Content Provided By: Jefferson Health – New Jersey
Self-care swiftly became a top priority for many people at the outbreak of the COVID-19 pandemic. Stress levels naturally rose in response to the extraordinary uncertainty of what was to come. For those who thought everything would be back to “normal” by now, it’s essential to keep using healthy coping mechanisms to maintain your mental and emotional well-being.
One of the biggest contributors to increased stress during this global health crisis has been the behavior of catastrophic thinking. This occurs when one constantly worries over “what-if” scenarios, impacting daily functionality and productivity, explains Jefferson Health Psychiatrist Dr. Ankila Chandran. It’s incredibly common and easy to do without realizing.
To combat catastrophic thinking, remember to take each day as it comes, says Dr.
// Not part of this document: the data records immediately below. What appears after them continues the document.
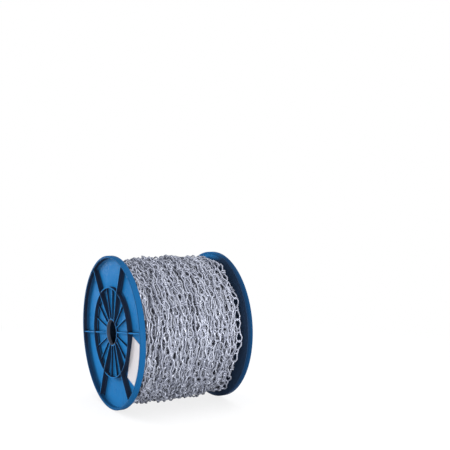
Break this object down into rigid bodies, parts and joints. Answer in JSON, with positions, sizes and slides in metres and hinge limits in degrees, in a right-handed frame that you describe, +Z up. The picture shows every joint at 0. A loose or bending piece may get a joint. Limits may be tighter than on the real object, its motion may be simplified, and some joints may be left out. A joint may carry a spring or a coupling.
{
  "type": "reel of steel chain",
  "caption": "Moulded plastic reel with ribbed flanges, wound full of bright knotted double-loop steel chain, with a blank paper label on a flange.",
  "frame": {"origin": "on the floor, under the middle of the reel as it lies on its rims", "axes": "+X along the reel's axle, from the labelled flange to the plain one; +Z up"},
  "size_m": [0.1584, 0.2, 0.2],
  "materials": {
    "flange_plastic": "moulded blue plastic, smooth with a soft gloss",
    "chain_steel": "bright zinc plated steel wire",
    "label_paper": "matt white label paper, blank"
  },
  "bodies": {
    "root": {"near_flange": "flange_plastic", "far_flange": "flange_plastic", "core_tube": "flange_plastic", "chain_core": "chain_steel", "chain_outer_layer": "chain_steel", "label": "label_paper"}
  },
  "joints": []
}
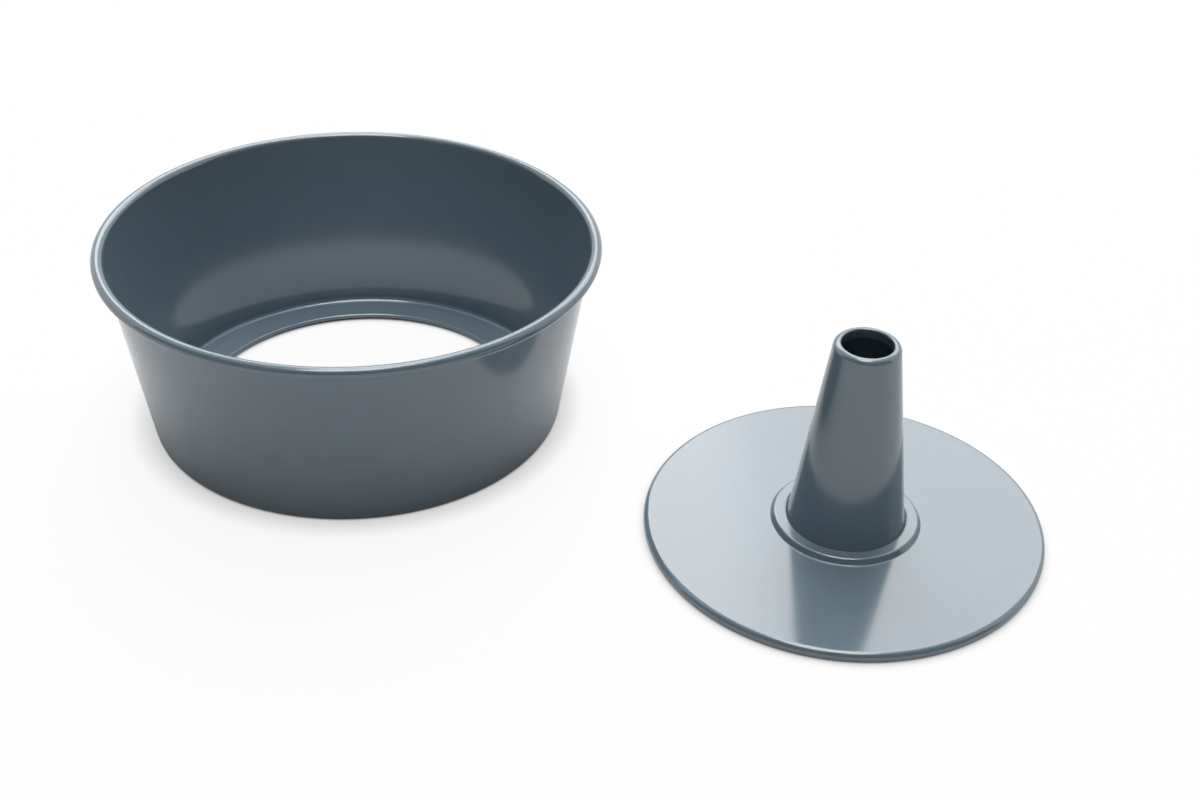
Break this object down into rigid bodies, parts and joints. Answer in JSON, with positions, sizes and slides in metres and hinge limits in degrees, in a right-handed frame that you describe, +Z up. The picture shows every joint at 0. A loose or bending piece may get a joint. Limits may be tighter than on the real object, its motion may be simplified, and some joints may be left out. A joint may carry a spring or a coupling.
{
  "type": "angel food cake pan",
  "caption": "Flared ring cake pan with a lift-out base plate and tall centre tube, the base standing beside the open ring.",
  "frame": {"origin": "on the surface that both halves stand on, in the middle of the pair's length", "axes": "+X from the ring's axis to the base's axis, +Z up"},
  "size_m": [0.505, 0.254, 0.1112],
  "materials": {
    "coating": "satin slate-blue non-stick coating on sheet metal",
    "wire": "drawn steel wire"
  },
  "bodies": {
    "ring": {"pan_wall": "coating", "rim_wire": "wire"},
    "base": {"base_plate": "coating", "centre_tube": "coating"}
  },
  "joints": [
    {"name": "base_lift", "type": "slide", "parent": "ring", "child": "base", "axis": [0, 0, 1], "range_m": [0, 0.115]}
  ]
}
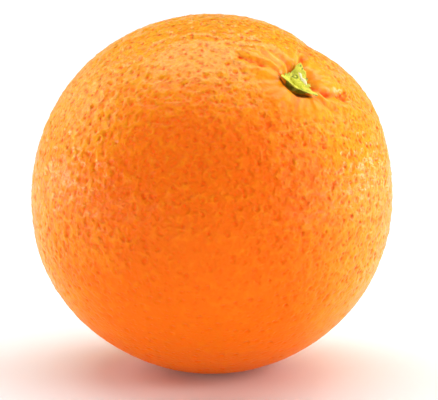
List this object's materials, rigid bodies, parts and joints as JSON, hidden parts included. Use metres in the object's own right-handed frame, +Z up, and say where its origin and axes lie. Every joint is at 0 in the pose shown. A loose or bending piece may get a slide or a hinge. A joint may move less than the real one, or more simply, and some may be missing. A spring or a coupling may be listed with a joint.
{
  "type": "orange",
  "caption": "Whole orange with a pitted rind, creases running into the stem cavity and a dry star-shaped calyx with the stub of its stalk, standing on a small flat spot.",
  "frame": {"origin": "centre of the small flat spot that the fruit stands on", "axes": "+Z up, -Y towards the viewer of the picture, and the stem end looks up to the front right (+X, -Y)"},
  "size_m": [0.0762, 0.076, 0.0755],
  "materials": {
    "rind": "waxy orange rind, finely pitted, half glossy, lighter and yellower at the top",
    "calyx": "dry leathery yellow-green calyx, matt, darker olive at its edges",
    "stalk_wood": "torn stalk end, pale fibres on greenish wood, matt"
  },
  "bodies": {
    "root": {"fruit": "rind", "calyx": "calyx", "stem_stub": "stalk_wood"}
  },
  "joints": []
}
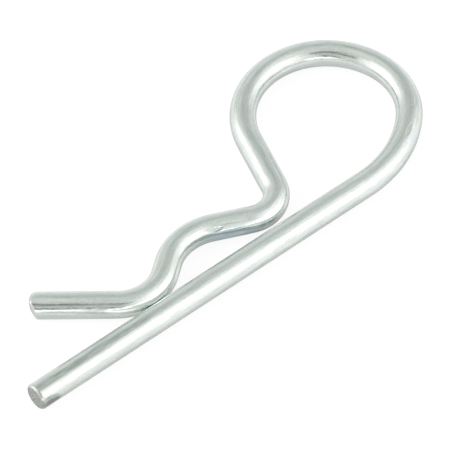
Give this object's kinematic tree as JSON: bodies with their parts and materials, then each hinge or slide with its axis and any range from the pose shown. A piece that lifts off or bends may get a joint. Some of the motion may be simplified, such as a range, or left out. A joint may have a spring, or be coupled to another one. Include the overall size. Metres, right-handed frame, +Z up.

Chandran. “You can’t fix what is out of your control. Focus on what is within your control – things that are certain and constant. Maybe it’s knowing your dog loves you; you can take a walk around your neighborhood; you can video chat with a friend; or you can listen to your favorite song.”
It can also be helpful to practice mindfulness and self-care during your free time, rather than turning to unhealthy habits. Studies support that both can significantly reduce stress and anxiety.
Mindfulness, Dr. Chandran says, is all about being aware of your body and your surroundings. It’s often done through meditation or breathing exercises. If this isn’t your “cup of tea,” you can do something as simple as slowly drinking a glass of water, closing your eyes, and paying attention to how it feels.
“Believe it or not, this can help clear your mind and even give you new perspectives,” said Dr. Chandran. Some people have an easier time achieving mindfulness than others, but practice makes perfect!
Self-care – which goes hand-in-hand – is not just another term for pampering. It may be helpful to have a beauty or skin-care routine; however, self-care also requires meeting your most basic health needs. It’s essential to check in on yourself, the same way you would check in on your children or parents, says Dr. Chandran.
“The more you ignore your own needs, the more likely you are to become angry or burnt-out,” explained Dr. Chandran. “Try to keep a simple checklist that you can go through at the end of each day. Did you take your medication? Did you eat enough? Are you going to bed by a decent time?”
Having this kind of schedule is key to staying on top of your mental, physical, and emotional health. The answer to avoiding catastrophic thinking and reducing stress isn’t to do nothing. Remember, be productive, do what you enjoy, and stay safe and healthy!